Limiting recross examination in Sanchez v. U.S.

Jamison KoehlerEvidence, Opinions/Cases, Trial Advocacy

D.C. Superior Court judges do not typically allow re-cross examinations.  Yes, you have a constitutional right to confront witnesses against you in a criminal proceeding.  But, with judges enjoying widespread discretion to oversee the proceedings, this right is not without its limits.  

The defendant in Gabriel Sanchez v. United States, 287 A.3d 1241 (D.C. 2023), was charged with Assault with Intent to Kill While Armed and other offenses after he was arrested in connection with a shooting.  During his defense attorney’s cross-examination at trial of an eyewitness testifying for the government, the witness agreed that he had not seen a gun in the hand of the shooter who was identified as Sanchez.  Nor had he seen the shooter raise his hand before the shooting.  

On re-direct questioning by the prosecutor, the witness testified that he had in fact seen the shooter lower his arm after the shooting.

Defense counsel sought to recross-examine the witness.  Counsel argued that the “lowered arm” comment came out for the first time on cross-examination.  Fairness would suggest that the defense have an opportunity to explore this new fact. 

The court denied this request.  Thus this appeal.

In an opinion written by Associate Judge McLeese, the D.C. Court of Appeals acknowledged a criminal defense’s right to “cross examine the government’s witnesses about those matters that are raised by the direct examination.”  After all, the Sixth Amendment guarantees the right of a defendant in a criminal case to confront his accuser.

But, the Court held, this constitutional right generally does not extend to recross examinations.  The only exception is the “rare case in which material new matters are brought out on redirect examination.”

Continued the Court:  “In determining whether redirect examination brought out a new matter, we consider whether the defendant had an adequate opportunity to explore the matter at issue on cross-examination.”

The Court then drew the distinction between new matters and new information about a matter that had previously explored on cross-examination:

We acknowledge that the distinction between a new matter and new information about a previously explored matter is a question of degree.  At one extreme, any new piece of information brought out on redirect examination could be viewed as a new matter.  On that theory, all non-repetitive direct examination would trigger a constitutional right to recross examination.  On the other extreme, the matter could be understood broadly to be the defendant’s guilt or innocence, and all relevant information elicited on redirect examination would simply be new information on a matter that had previously been explored on cross-examination.  Our cases unsurprisingly reflect an intermediate approach rather than either extreme.

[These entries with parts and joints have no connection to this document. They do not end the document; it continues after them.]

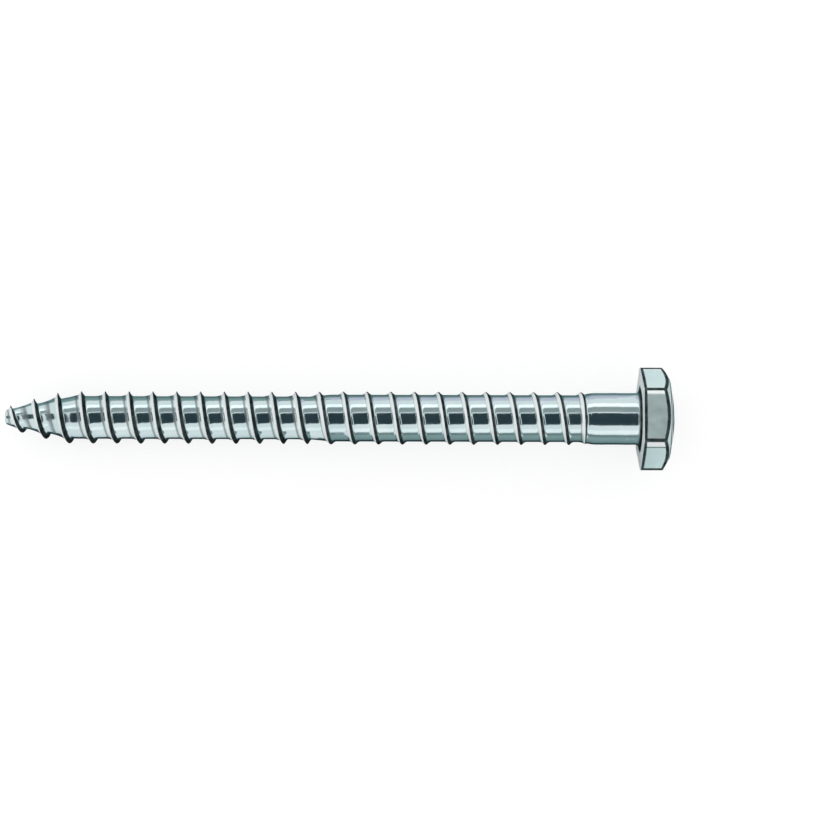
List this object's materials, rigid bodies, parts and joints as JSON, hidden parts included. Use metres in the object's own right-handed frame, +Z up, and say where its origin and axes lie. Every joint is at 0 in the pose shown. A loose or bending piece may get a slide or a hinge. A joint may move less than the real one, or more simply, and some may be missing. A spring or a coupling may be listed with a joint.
{
  "type": "lag screw",
  "caption": "Hexagon-head wood screw with a coarse thread, plain shank under the head and tapering blunt point, lying on its side.",
  "frame": {"origin": "centre of the bearing face under the head, on the screw's axis, with the screw lying at rest", "axes": "+X level, from the point towards the head, 1.9 degrees off the screw's axis, which slopes down to the point; +Z up; one flat of the head faces the floor"},
  "size_m": [0.1266, 0.0196, 0.0172],
  "materials": {
    "zinc_plated_steel": "bright zinc plated"
  },
  "bodies": {
    "root": {"lag_screw": "zinc_plated_steel"}
  },
  "joints": []
}
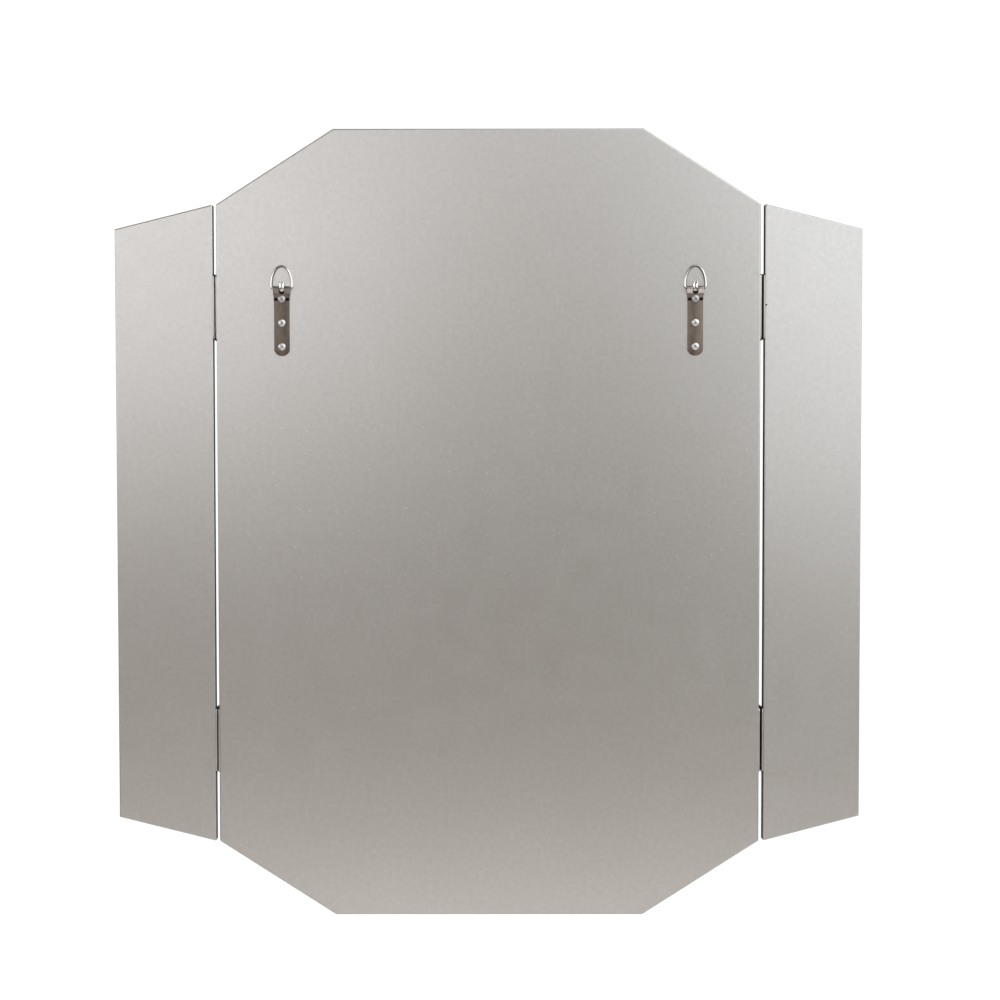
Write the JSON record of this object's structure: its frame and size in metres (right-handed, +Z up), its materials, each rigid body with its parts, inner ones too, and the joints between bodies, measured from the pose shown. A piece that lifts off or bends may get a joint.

In this case, the Court concluded that the redirect examination had generated only additional information on a topic – the positioning of the shooter’s arm — that had already been explored extensively on cross-examination.  There was thus no violation of the defendant’s right to confrontation.  

Jon Norris represented Mr. Sanchez at trial, and Cecily Baskir represented him on appeal.  Judge McKenna was the presiding judge.